3. The respite-care-provider course I found and completed today was not great--a bit dated, depressing, and mostly a review of things I have studied sooo many times now...which just means I am a bit overqualified for agency -provided respite and reaffirms what I was already knowing about working independently being the best fit for me, while also allowing me to register as a private care provider on a helpful website. That is clarity and confirmation, as well as a fresh round of certification.
One part in particular really got under my skin--elderly women with dementia, being handed cut-up pictures and told a worker “needed their help” putting them together. A manufactured purpose. A small, tidy con. That’s not care. That’s management. And somewhere, someone wrote a training curriculum around it. Sighs.

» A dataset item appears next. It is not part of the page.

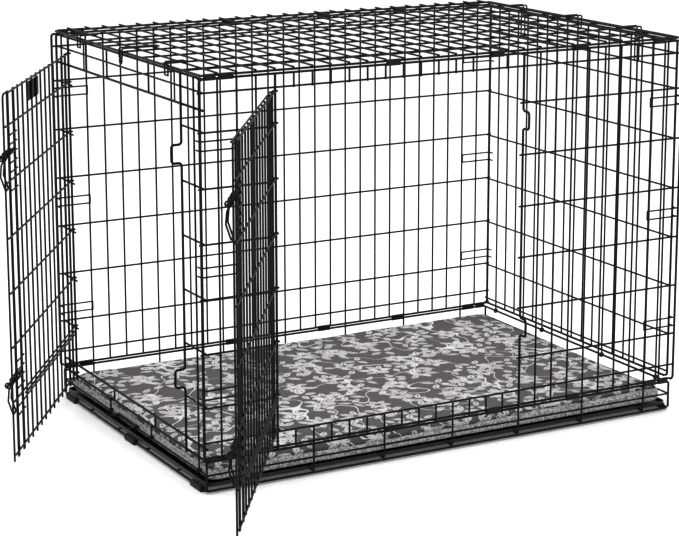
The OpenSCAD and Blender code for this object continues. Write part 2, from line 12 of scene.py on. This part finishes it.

We’ve gotten very good at softening, scripting, smoothing off the rough edges. I call it The Great Domestication. The slow sanding down of anything too sharp, too real, too inconvenient. I have limited patience for it. Not because I’m harsh — because I think people deserve actual skin-to-skin contact with their own lives. I do my best not to be brutal about it.
What else?
I got to witness and hear the onset of today’s more blustery wind, like a massive ignition switch “WOOOOSH” down by the river. The sound startled the dogs and I, a few split seconds before a sudden dust devil sprang up and kicked off another afternoon of energy-sucking, ion-rich dry, desert wind...something I have never quite heard or seen before—at least, not quite like that. You had to be there I am sure—to really get the impact of it—and I was. A first for me after 50 years of living in this state.
I’m counting all of it as a win.
That’s a full ‘Four Win Stack’ out of a fairly unproductive-feeling day. I might even get out my guitar and make it a full handful.
I’m holding space for the Real. Not the curated, not the comfortable, not the properly packaged version. The Really Real. The edge of something great.
If that’s what you’re looking for too — you might be in the right place.